- _Instructions to follow_: Write out exactly the lines from the line with "const can = new THREE.Group();" through the line with "obj.matrix_world = world", both ends included, and no other line.

- _Data provided_:
━━━━━━━━━━━━━━━━━━━━━━━━━━━━━━

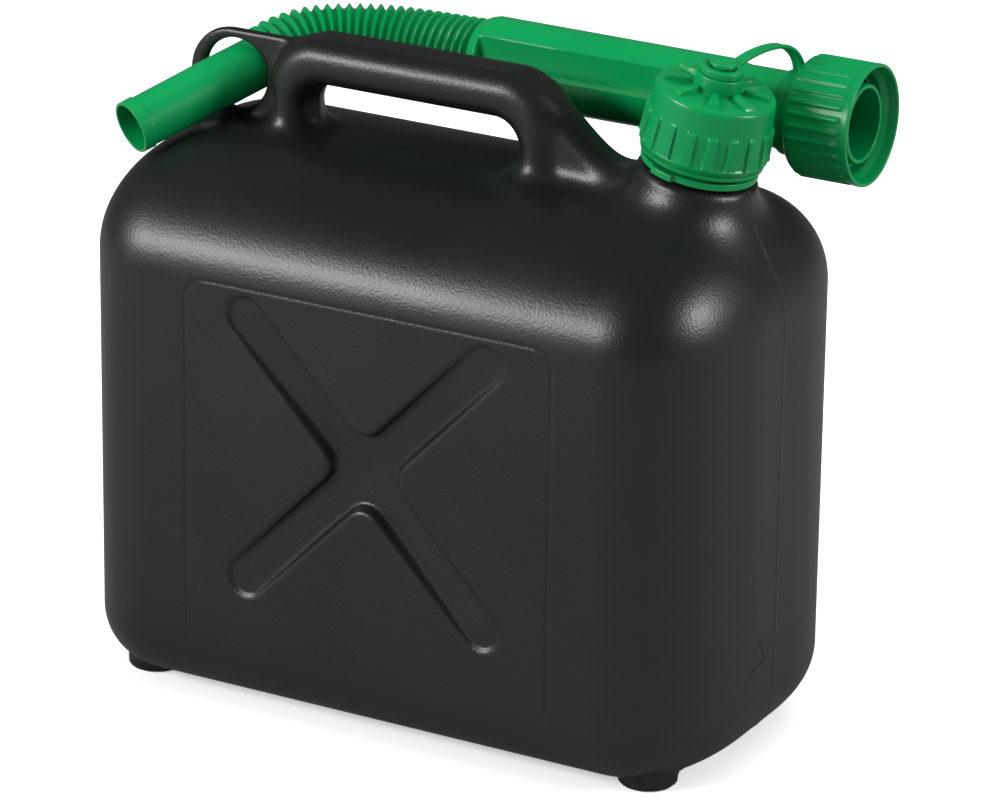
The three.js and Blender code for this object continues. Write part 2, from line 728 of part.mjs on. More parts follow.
// A tube folded on the outside and plain inside, as rings carried along the curve.
function spoutBellows() {
  const curve = bellowsCurve();
  const sides = 16;
  const halves = bellowsCrests * 2;
  const boreRings = 12;
  const length = curve.getLength();
  const positions = [];
  const ringOf = (share, radius, frames, i) => {
    const point = curve.getPointAt(THREE.MathUtils.clamp(share, gap / length, 1 - gap / length));
    for (let k = 0; k < sides; k += 1) {
      const angle = (k / sides) * Math.PI * 2;
      const spoke = frames.normals[i].clone().multiplyScalar(Math.cos(angle) * radius)
        .addScaledVector(frames.binormals[i], Math.sin(angle) * radius);
      positions.push(point.x + spoke.x, point.y + spoke.y, point.z + spoke.z);
    }
  };
  const crestAt = (share) => THREE.MathUtils.lerp(bellowsRadiusTip, bellowsRadiusTube, share);
  const foldFrames = curve.computeFrenetFrames(halves, false);
  for (let i = 0; i <= halves; i += 1) {
    const share = i / halves;
    ringOf(share, crestAt(share) - (i % 2 ? 0 : bellowsFold), foldFrames, i);
  }
  const boreFrames = curve.computeFrenetFrames(boreRings, false);
  for (let i = boreRings; i >= 0; i -= 1) {
    const share = i / boreRings;
    ringOf(share, crestAt(share) - bellowsFold - bellowsWall, boreFrames, i);
  }
  const rings = halves + 1 + boreRings + 1;
  const index = [];
  for (let i = 0; i < rings; i += 1) {
    for (let k = 0; k < sides; k += 1) {
      const a = i * sides + k;
      const b = i * sides + ((k + 1) % sides);
      const c = ((i + 1) % rings) * sides + k;
      const d = ((i + 1) % rings) * sides + ((k + 1) % sides);
      index.push(a, b, c, b, d, c);
    }
  }
  const geometry = new THREE.BufferGeometry();
  geometry.setAttribute('position', new THREE.Float32BufferAttribute(positions, 3));
  geometry.setIndex(index);
  return solid(geometry);
}

function spoutTip() {
  const inner = tipRadius - tipWall;
  const collarLength = 5;
  const lip = 0.5;
  return sleeve([
    [inner, tipTail - gap], [tipCollarRadius - 1.2, tipTail - gap], [tipCollarRadius, tipTail - 1.2],
    [tipCollarRadius, tipTail - 3], [tipRadius + 0.2, tipTail - 5],
    [tipRadius, -tipLength + collarLength + 0.6],
    [tipRadius + lip, -tipLength + collarLength], [tipRadius + lip, -tipLength],
    [tipRadius - 0.6, -tipLength], [tipRadius - 0.6, -tipLength + 9], [inner, -tipLength + 9],
  ], 28, tipMatrix);
}

// ---- the can -----------------------------------------------------------------------------------

const blackPlastic = new THREE.MeshStandardMaterial({ color: 0x17181a, roughness: 0.5, metalness: 0 });
const greenPlastic = new THREE.MeshStandardMaterial({ color: 0x0b9a48, roughness: 0.35, metalness: 0 });
const sealRubber = new THREE.MeshStandardMaterial({ color: 0x2a2a2c, roughness: 0.8, metalness: 0 });

const can = new THREE.Group();
const pieces = [
  ['can_body', canBody, blackPlastic],
  ['neck_ring', neckRing, greenPlastic],
  ['cap_outer', capOuter, greenPlastic],
  ['cap_inner', capInner, greenPlastic],
  ['cap_seal', capSeal, sealRubber],
  ['cap_tether', capTether, greenPlastic],
  ['spout_nut', spoutNut, greenPlastic],
  ['spout_seal', spoutSeal, sealRubber],
  ['spout_tube', spoutTube, greenPlastic],
  ['spout_bellows', spoutBellows, greenPlastic],
  ['spout_tip', spoutTip, greenPlastic],
];
for (const [name, make, material] of pieces) {
  const mesh = new THREE.Mesh(geometryOf(make()), material);
  mesh.name = name;
  can.add(mesh);
}

// The origin is the middle of the whole can's box, on the surface that it stands on.
const bounds = new THREE.Box3().setFromObject(can);
const middle = bounds.getCenter(new THREE.Vector3());
can.position.set(-middle.x, -middle.y, -bounds.min.z);
can.updateMatrixWorld(true);

export default can;
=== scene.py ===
# %% [markdown]
# # A five litre jerry can with its pouring spout
# The can is one black blow moulding: tank, hollow handle, ring plate, feet and neck. A green screw cap
# sits on the tilted neck, and a green flexible spout is stored behind the handle with its tip through the
# ring plate. The CAD frame gives every place; this script makes the smooth surfaces and the finishes.

# %% Frame
import math

import bmesh
import bpy
import numpy as np
from mathutils import Matrix, Vector


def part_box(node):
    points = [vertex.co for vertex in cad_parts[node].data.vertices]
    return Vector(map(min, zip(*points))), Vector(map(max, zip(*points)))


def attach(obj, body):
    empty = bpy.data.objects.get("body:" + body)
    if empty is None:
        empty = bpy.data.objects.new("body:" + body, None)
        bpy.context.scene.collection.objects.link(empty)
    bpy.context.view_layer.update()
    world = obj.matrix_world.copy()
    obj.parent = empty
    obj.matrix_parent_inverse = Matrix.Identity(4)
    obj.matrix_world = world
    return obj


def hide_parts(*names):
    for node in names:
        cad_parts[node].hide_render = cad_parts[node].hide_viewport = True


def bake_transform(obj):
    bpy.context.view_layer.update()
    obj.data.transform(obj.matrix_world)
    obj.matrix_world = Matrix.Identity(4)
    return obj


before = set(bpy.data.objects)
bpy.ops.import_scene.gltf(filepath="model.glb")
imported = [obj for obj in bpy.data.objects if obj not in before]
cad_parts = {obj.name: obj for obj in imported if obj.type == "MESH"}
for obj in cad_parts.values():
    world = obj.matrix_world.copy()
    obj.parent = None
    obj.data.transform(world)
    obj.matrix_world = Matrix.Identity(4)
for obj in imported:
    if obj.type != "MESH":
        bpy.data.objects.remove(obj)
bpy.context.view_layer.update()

# %% [markdown]
# ## Where things are
# All shapes below are drawn in millimetres from the middle of the tank's underside, because that is how a
# mould maker dimensions a can. One matrix carries them into the frame. The tank's length and width come
# from the CAD body's box; the neck and the spout have matrices of their own.

# %% Places
MM = 0.001
FOOT_HEIGHT = 3.3
can_low, can_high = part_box("can_body")
CAN = Matrix.Translation(((can_low.x + can_high.x) / 2, 0, FOOT_HEIGHT * MM)) @ Matrix.Scale(MM, 4)
BODY_LENGTH = (can_high.x - can_low.x) / MM
BODY_WIDTH = (can_high.y - can_low.y) / MM
BODY_HEIGHT = 204.0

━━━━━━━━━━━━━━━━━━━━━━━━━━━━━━

- _The result_:
const can = new THREE.Group();
const pieces = [
  ['can_body', canBody, blackPlastic],
  ['neck_ring', neckRing, greenPlastic],
  ['cap_outer', capOuter, greenPlastic],
  ['cap_inner', capInner, greenPlastic],
  ['cap_seal', capSeal, sealRubber],
  ['cap_tether', capTether, greenPlastic],
  ['spout_nut', spoutNut, greenPlastic],
  ['spout_seal', spoutSeal, sealRubber],
  ['spout_tube', spoutTube, greenPlastic],
  ['spout_bellows', spoutBellows, greenPlastic],
  ['spout_tip', spoutTip, greenPlastic],
];
for (const [name, make, material] of pieces) {
  const mesh = new THREE.Mesh(geometryOf(make()), material);
  mesh.name = name;
  can.add(mesh);
}

// The origin is the middle of the whole can's box, on the surface that it stands on.
const bounds = new THREE.Box3().setFromObject(can);
const middle = bounds.getCenter(new THREE.Vector3());
can.position.set(-middle.x, -middle.y, -bounds.min.z);
can.updateMatrixWorld(true);

export default can;
=== scene.py ===
# %% [markdown]
# # A five litre jerry can with its pouring spout
# The can is one black blow moulding: tank, hollow handle, ring plate, feet and neck. A green screw cap
# sits on the tilted neck, and a green flexible spout is stored behind the handle with its tip through the
# ring plate. The CAD frame gives every place; this script makes the smooth surfaces and the finishes.

# %% Frame
import math

import bmesh
import bpy
import numpy as np
from mathutils import Matrix, Vector


def part_box(node):
    points = [vertex.co for vertex in cad_parts[node].data.vertices]
    return Vector(map(min, zip(*points))), Vector(map(max, zip(*points)))


def attach(obj, body):
    empty = bpy.data.objects.get("body:" + body)
    if empty is None:
        empty = bpy.data.objects.new("body:" + body, None)
        bpy.context.scene.collection.objects.link(empty)
    bpy.context.view_layer.update()
    world = obj.matrix_world.copy()
    obj.parent = empty
    obj.matrix_parent_inverse = Matrix.Identity(4)
    obj.matrix_world = world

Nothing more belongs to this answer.